婚约在西方各国法律体制历来具有重要地位。早在古巴比仑时期的《汉穆拉比法典》中即有婚约为有效婚姻的必备要件。古罗马将缔结婚约视为公民的权利,法律允许订婚,故婚约盛行,但法律效力有所削弱。罗马法中订婚由双方家父决定,婚约成立后女方家父有交付其女与对方成婚的义务,但若不履行该项义务,对方也不能请求强制履行和损害赔偿。如此规定,婚约似乎并无法律效力。但法律又对因婚约而生法律关系予以调整,将其纳入法律调整的轨道,使之成为法律范畴的问题。之所以如此规定,当是因为婚约盛行,而婚约成立后,又必然在双方当事人所属家庭间产生相应财产和人生关系,无论是否发生纠纷,无疑都需要法律予以调整。但婚约毕竟是为将来缔结婚姻之预约,若强制履行 ,则与其作为社会基本理念的婚姻伦理观念相违背。因此,法律对此规定又有别于一般契约之规定。及至寺院法时代,因婚姻被视为神的意志,婚约的缔结已包含了神意的参与,法律自不允许随意毁约。因此,法律对婚约当事人的义务予以规定,并对违反婚约者予以处罚。尽管如此,基于婚姻的传统理念,法律仍不允许对婚约强制履行。近现代的欧美国家,因自由及其他人权意识的觉醒,普遍废止了“婚约为婚姻有效成立的前提”的规定,婚约的法律效力进一步降低,自然更谈不上请求强制履行结婚义务了。但这些国家并不将婚约视为纯粹的道德问题,而是普遍对婚约予以法律调整。这样婚约成立后形成的种种社会关系便纳入了法律的渠道,对当事人起到良好的指引作用,并在纠纷发生时可以依法作出正确处理。

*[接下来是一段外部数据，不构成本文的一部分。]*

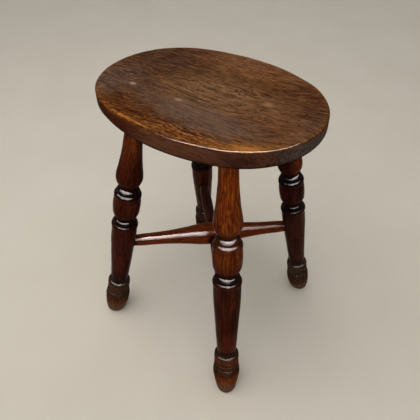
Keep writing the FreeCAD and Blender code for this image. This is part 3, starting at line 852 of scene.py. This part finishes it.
# Finishes
def fading_patch(tree, place, centre_mm, reach_mm, strength=1.0):
    """A share that fades out from a spot on the wood, over a reach along and across the board."""
    offset = vector_maths(tree, "SUBTRACT", place, [side * MM for side in centre_mm] + [0.0])
    scaled = vector_maths(tree, "MULTIPLY", offset, [1 / (side * MM) for side in reach_mm] + [0.0])
    distance = vector_maths(tree, "LENGTH", scaled).outputs["Value"]
    return band(tree, distance, 1.0, 0.25, 0.0, strength)


def lay_patches(tree, base, place, patches):
    """Lay a table of patches over a colour, one after another."""
    for code, centre, reach, strength in patches:
        base = tint(tree, base, colour(code), fading_patch(tree, place, centre, reach, strength))
    return base


def make_polished_beech(name, tones, warm_side, seed, cool_side=0.15, gloss=0.11, rubbed=0.55,
                        haze=0.12, edge_gloss=3.5):
    """French-polished beech: dark red-brown shellac, worn through to orange, black in the turned hollows with
    black polish and painted shade, and darker under the swellings and round the joints with painted shade.

    The wood's fine straight grain runs along the turning. The polish gives it a hard wet gloss.
    """
    material, tree = new_material(name)
    dark, body, worn_wood, glow = [colour(code) for code in tones]
    grain = read_mark(tree, "grain", "Vector")
    streaks = wood_noise(tree, grain, (3.0, 3.0, 80.0), 4.0)
    fibres = wood_noise(tree, grain, (1.6, 1.6, 90.0), 2.0, 3.0)
    clouds = wood_noise(tree, grain, (12.0, 12.0, 50.0), 3.0)
    specks = wood_noise(tree, grain, (2.2, 2.2, 9.0), 3.0, 8.0)

    # One side is laid warmer and the other darker: on the legs this is partly wear and partly painted light,
    # the dark side a painted shade
    from_axis = vector_maths(tree, "SUBTRACT", grain, (seed, seed, 0.0))
    from_axis = vector_maths(tree, "NORMALIZE", vector_maths(tree, "MULTIPLY", from_axis, (1.0, 1.0, 0.0)))
    facing = vector_maths(tree, "DOT_PRODUCT", from_axis, warm_side).outputs["Value"]
    warm = maths(tree, "MULTIPLY", band(tree, facing, 0.0, 0.95, cool_side, 1.0), read_mark(tree, "warmth"))

    # The stain shows streaked grain, and wear uncovers the brighter wood
    base = tint(tree, dark, body, band(tree, streaks, 0.30, 0.66))
    wear = maths(tree, "MULTIPLY", band(tree, clouds, 0.30, 0.60, 0.45, 1.0), warm)
    base = tint(tree, base, worn_wood, wear)
    glowing = maths(tree, "MULTIPLY", band(tree, fibres, 0.44, 0.66, 0.0, 0.8), wear)
    base = tint(tree, base, glow, glowing)
    base = tint(tree, base, colour("#541408"), band(tree, clouds, 0.52, 0.66, 0.0, 0.4))
    base = tint(tree, base, dark, band(tree, specks, 0.50, 0.66, 0.0, 0.55))

    # Black polish and painted shade in the hollows, painted shade under the swellings, at the necks and on
    # the foot's ring and instep, dust near the floor, and dirt and painted shade round the joints
    base = tint(tree, base, colour("#0c0503"), read_mark(tree, "grime"))
    dust = maths(tree, "MULTIPLY", read_mark(tree, "dust"), band(tree, specks, 0.35, 0.65, 0.75, 0.2))
    base = tint(tree, base, colour("#5a4636"), dust)
    dirt = band(tree, read_mark(tree, "joint_dirt_and_shade"), 0.0, 1.0, 0.0, 0.85)
    base = tint(tree, base, colour("#090403"), dirt)

    # The gloss is patchy where the polish is rubbed away, and strongest where it is seen at a slant
    patchy = band(tree, clouds, 0.35, 0.60, rubbed, 1.0)
    slant = add_node(tree, "ShaderNodeLayerWeight", {"Blend": 0.5}).outputs["Facing"]
    shine = maths(tree, "MULTIPLY", read_mark(tree, "polish"), patchy)
    shine = maths(tree, "MULTIPLY", shine, band(tree, slant, 0.5, 0.95, gloss, gloss * edge_gloss))

    bump = add_node(tree, "ShaderNodeBump", {"Strength": 0.2, "Distance": 0.25 * MM, "Height": fibres})
    shader = add_node(tree, "ShaderNodeBsdfPrincipled", {
        "Base Color": base, "Roughness": 0.5, "Specular IOR Level": 0.0, "Coat Weight": shine,
        "Coat Roughness": haze, "Coat IOR": 1.5, "Normal": bump, "Coat Normal": bump})
    finish_material(tree, shader)
    return material


def make_waxed_elm():
    """Waxed elm over an old dark stain: short open grain along the board, worn golden at the rim.

    The wax is dull on the top and the side, and only the rubbed front arris has a shine. A painted sheen
    greys the hollow, and painted shade darkens the side's lowest edge.
    """
    material, tree = new_material("old waxed elm")
    place = add_node(tree, "ShaderNodeTexCoord").outputs["Object"]
    rim_gold = read_mark(tree, "rim_gold")
    clouds = wood_noise(tree, place, (24.0, 13.0, 13.0), 4.0, 5.0)

    # The grain runs a little aslant of the board's length, and wanders
    bend = maths(tree, "MULTIPLY", wood_noise(tree, place, (130.0, 80.0, 80.0), 1.0, 11.0), 50.0 * MM)
    along = add_node(tree, "ShaderNodeMapping", {"Vector": place, "Rotation": (0.0, 0.0, math.radians(-9))})
    along = vector_maths(tree, "ADD", along, add_node(tree, "ShaderNodeCombineXYZ", {"Y": bend}))
    figure = wood_noise(tree, along, (21.0, 2.5, 4.0), 2.0, 3.0, 0.62)
    grain = wood_noise(tree, along, (24.0, 2.1, 4.0), 2.0, 9.0, 0.62)
    pores = wood_noise(tree, along, (6.5, 1.8, 2.2), 3.0, 7.0, 0.62)

    # Stains have wandering edges
    cloudy = add_node(tree, "ShaderNodeTexNoise", {"Vector": place, "Scale": 60.0, "Detail": 4.0})
    drift = vector_maths(tree, "SUBTRACT", cloudy.outputs["Color"], (0.5, 0.5, 0.5))
    drift = add_node(tree, "ShaderNodeVectorMath", {0: drift, "Scale": 45.0 * MM}, operation="SCALE")
    drift = vector_maths(tree, "ADD", drift, place)

    # The stain is worn to lighter brown in the middle and to gold where hands and knees pass, and a painted
    # sheen greys the hollow
    base = lay_patches(tree, colour("#553317"), drift, SEAT_PATCHES)
    gilt = maths(tree, "MULTIPLY", rim_gold, band(tree, clouds, 0.34, 0.56, 0.35, 1.0))
    base = tint(tree, base, colour("#b06c24"), gilt)

    # Grain: pale figure, dark grain and pores
    base = tint(tree, base, colour("#20100a"), band(tree, clouds, 0.48, 0.68, 0.0, 0.6))
    base = tint(tree, base, colour("#a8743e"), band(tree, figure, 0.44, 0.70, 0.0, 0.34))
    base = tint(tree, base, colour("#24120a"), band(tree, grain, 0.42, 0.68, 0.0, 0.68))
    rubbed = maths(tree, "MULTIPLY", fading_patch(tree, drift, (96, -101), (74, 25)),
                   band(tree, figure, 0.44, 0.68, 0.0, 0.42))
    base = tint(tree, base, colour("#c47c2e"), rubbed)
    mottled = fading_patch(tree, drift, (20, -112), (150, 34))
    reddened = maths(tree, "MULTIPLY", mottled, band(tree, grain, 0.40, 0.60, 0.0, 0.65))
    base = tint(tree, base, colour("#481404"), reddened)
    fleck = maths(tree, "MULTIPLY_ADD", mottled, 0.08, pores)
    base = tint(tree, base, colour("#160803"), band(tree, fleck, 0.55, 0.63, 0.0, 0.85))
    base = tint(tree, base, colour("#b0702e"), band(tree, rim_gold, 0.5, 0.95, 0.0, 0.6))

    # Painted sheen: the hollow is laid a little milky grey, standing in for its reflection of the light
    base = tint(tree, base, colour("#665244"), fading_patch(tree, drift, (30, -62), (130, 42), 0.3))

    base = lay_patches(tree, base, place, SEAT_MARKS)

    # The side keeps its old red-brown stain
    sides = tint(tree, colour("#3c2218"), colour("#543424"), band(tree, clouds, 0.35, 0.65))
    sides = lay_patches(tree, sides, place, SIDE_PATCHES)
    sides = tint(tree, sides, colour("#1e0e07"), band(tree, grain, 0.46, 0.66, 0.0, 0.5))
    sides = tint(tree, sides, colour("#844a20"), rim_gold)
    # Painted shade: the side darkens over its lowest millimetres, towards its rounded-under edge
    height = add_node(tree, "ShaderNodeSeparateXYZ", {0: place}).outputs["Z"]
    shade = band(tree, height, UNDERSIDE + 7 * MM, UNDERSIDE + 2 * MM, 0.0, 0.8)
    sides = tint(tree, sides, colour("#0e0908"), shade)
    base = tint(tree, base, sides, band(tree, read_mark(tree, "edge"), 0.3, -0.6, 0.0, 1.0))

    # The rubbed front arris shines softly
    bump = add_node(tree, "ShaderNodeBump", {"Strength": 0.35, "Distance": 0.3 * MM, "Height": grain})
    shine = band(tree, read_mark(tree, "rim_shine"), 0.2, 1.0, 0.015, 0.10)
    shader = add_node(tree, "ShaderNodeBsdfPrincipled", {
        "Base Color": base, "Roughness": 0.5, "Specular IOR Level": 0.0, "Coat Weight": shine,
        "Coat Roughness": 0.24, "Coat IOR": 1.5, "Normal": bump})
    finish_material(tree, shader)
    return material


def make_pale_floor():
    """Pale smooth plaster, a quiet ground for the stool's shadow."""
    material, tree = new_material("pale plaster")
    place = add_node(tree, "ShaderNodeTexCoord").outputs["Object"]
    clouds = wood_noise(tree, place, (220.0, 220.0, 220.0), 4.0)
    base = tint(tree, colour("#c7bdac"), colour("#d3cabb"), clouds)
    shader = add_node(tree, "ShaderNodeBsdfPrincipled",
                      {"Base Color": base, "Roughness": 0.9, "Specular IOR Level": 0.0})
    finish_material(tree, shader)
    return material


# Stage
def add_floor():
    mesh = bpy.data.meshes.new("floor")
    side = 6.0
    corners = [(-side, -side, 0), (side, -side, 0), (side, side, 0), (-side, side, 0)]
    mesh.from_pydata(corners, [], [(0, 1, 2, 3)])
    mesh.materials.append(make_pale_floor())
    floor = add_object("floor", mesh)


# The camera's place, its focal length as a share of the picture's width, and the lights
CAMERA_TURN = math.radians(36.52)
CAMERA_HEIGHT = math.radians(43.73)
CAMERA_ROLL = math.radians(-0.39)
CAMERA_AIM = Vector((0.0, -0.002, 0.237))
CAMERA_DISTANCE = 0.7064
SENSOR_WIDTH = 36.0
FOCAL_SHARE = 421.07 / 420
LIGHTS_AIM = Vector((0, 0, 0.25))
LAMP_GLOW = 2.5
CARD_GLOW = 70.0
CARDS = (("card_left", -75, 62), ("card_half_left", -35, 57), ("card_middle", 5, 57),
         ("card_half_right", 45, 62), ("card_right", 85, 68))


def add_camera():
    """The photograph's viewpoint: above the front right leg, looking down at the seat."""
    forward = Vector((-math.sin(CAMERA_TURN) * math.cos(CAMERA_HEIGHT),
                      math.cos(CAMERA_TURN) * math.cos(CAMERA_HEIGHT), -math.sin(CAMERA_HEIGHT)))
    lens = bpy.data.cameras.new("camera")
    lens.sensor_width = SENSOR_WIDTH
    lens.lens = SENSOR_WIDTH * FOCAL_SHARE
    camera = add_object("camera", lens)
    turn = forward.to_track_quat("-Z", "Y").to_matrix().to_4x4()
    camera.matrix_world = (Matrix.Translation(CAMERA_AIM - forward * CAMERA_DISTANCE) @ turn
                           @ Matrix.Rotation(CAMERA_ROLL, 4, "Z"))
    bpy.context.scene.camera = camera


def add_softbox(name, turn, height, distance, width, depth, glow, reflect_only=False):
    """A rectangular lamp aimed at the stool. The turn is from the camera's side, the glow its brightness."""
    turn = math.radians(turn) + CAMERA_TURN
    height = math.radians(height)
    toward = Vector((math.sin(turn) * math.cos(height), -math.cos(turn) * math.cos(height), math.sin(height)))
    lamp = bpy.data.lights.new(name, "AREA")
    lamp.shape = "RECTANGLE"
    lamp.size = width
    lamp.size_y = depth
    lamp.energy = glow * math.pi * width * depth
    box = add_object(name, lamp)
    box.matrix_world = (Matrix.Translation(LIGHTS_AIM + toward * distance)
                        @ toward.to_track_quat("Z", "Y").to_matrix().to_4x4())
    box.visible_diffuse = not reflect_only


def add_lights():
    """One broad soft lamp, and five cards that only the polish mirrors."""
    add_softbox("softbox", turn=-60, height=72, distance=1.6, width=1.7, depth=1.4, glow=LAMP_GLOW)
    for name, turn, height in CARDS:
        add_softbox(name, turn, height, distance=1.3, width=0.7, depth=1.5, glow=CARD_GLOW, reflect_only=True)
    world = bpy.data.worlds.new("studio")
    world.use_nodes = True
    world.node_tree.nodes.clear()
    sky = add_node(world.node_tree, "ShaderNodeBackground", {"Color": colour("#f4f6fa"), "Strength": 0.6})
    add_node(world.node_tree, "ShaderNodeOutputWorld", {"Surface": sky})
    bpy.context.scene.world = world


def crossing_point(start_a, end_a, start_b, end_b):
    """Where two level lines at one height cross, seen from above."""
    run_a = end_a - start_a
    run_b = end_b - start_b
    between = start_b - start_a
    share = (between.x * run_b.y - between.y * run_b.x) / (run_a.x * run_b.y - run_a.y * run_b.x)
    return start_a + run_a * share


add_camera()
add_lights()
add_floor()

# The stool
legs = {name: LegLine(name) for name in LEGS}
joints = {name: leg.at_height(STRETCHER_HEIGHT) for name, leg in legs.items()}
crossing = crossing_point(joints["leg_front_left"], joints["leg_back_right"],
                          joints["leg_front_right"], joints["leg_back_left"])
long_direction = (joints["leg_back_right"] - joints["leg_front_left"]).normalized()
short_direction = (joints["leg_back_left"] - joints["leg_front_right"]).normalized()

turning = build_turning_tree()
for seed, (name, direction, tenon) in enumerate((
        ("leg_front_left", long_direction * -1, LONG_TENON),
        ("leg_front_right", short_direction * -1, SHORT_TENON),
        ("leg_back_left", short_direction, SHORT_TENON),
        ("leg_back_right", long_direction, LONG_TENON))):
    leg = legs[name]
    shift = LEG_SEED_STEP * (seed + 1)
    warm_bearing = CAMERA_TURN + math.radians(leg.plan["warm_turn"])
    warm_side = Vector((math.sin(warm_bearing), -math.cos(warm_bearing), 0.0))
    warm_side = leg.place.to_3x3().inverted() @ warm_side
    finish = make_polished_beech("polished beech, " + name.replace("_", " "), LEG_TONES, warm_side, shift,
                                 leg.plan["cool_side"])
    make_leg(turning, leg, direction, tenon, finish, shift)

rubbed_side = Vector((-1.0, 0.0, 0.0))
long_finish = make_polished_beech("polished beech, long stretcher", LONG_TONES, rubbed_side, LONG_SEED,
                                  gloss=0.13, rubbed=0.85, haze=0.14, edge_gloss=1.5)
short_finish = make_polished_beech("dark polished beech, short stretchers", SHORT_TONES, rubbed_side,
                                   SHORT_FRONT_SEED, gloss=0.16)
make_long_stretcher(turning, joints["leg_front_left"], joints["leg_back_right"], crossing, short_direction,
                    long_finish)
make_short_stretcher(turning, "stretcher_short_front", joints["leg_front_right"], crossing, short_finish,
                     SHORT_FRONT_SEED)
make_short_stretcher(turning, "stretcher_short_back", joints["leg_back_left"], crossing, short_finish,
                     SHORT_BACK_SEED)

seat_mesh = bore_sockets(make_seat_mesh(), legs.values())
seat_mesh.materials.clear()
seat_mesh.materials.append(make_waxed_elm())
add_piece("seat_board", seat_mesh, ["seat"])

bpy.context.scene.view_settings.view_transform = "Standard"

在中国漫长的封建时代,婚姻始终都不是婚姻当事人个人间的事,而是所谓“合两姓之好”“所以祀宗庙而继后世者”。婚姻在很大程度上只是统治者借以维护其统治的工具而以。封建时代婚姻礼制中占重要地位的“六礼”的前四礼,即纳采、问名、纳吉、纳征都与定婚(婚约)有关。“六礼备谓之聘,六礼不备谓之奔。”[②]可见定婚乃合法婚姻的前提。而定婚与嫁娶(结婚)合为一体,即定婚后已发生了结婚的部分效力,双方除法定原因外不得悔盟解约。悔盟者除追究刑事责任外,仍令履行婚约。对此唐律、明律有详细规定,其他各朝律令中亦有明确规定。民国初年北洋政府对定婚解释为“定婚为结婚之前提”。[③]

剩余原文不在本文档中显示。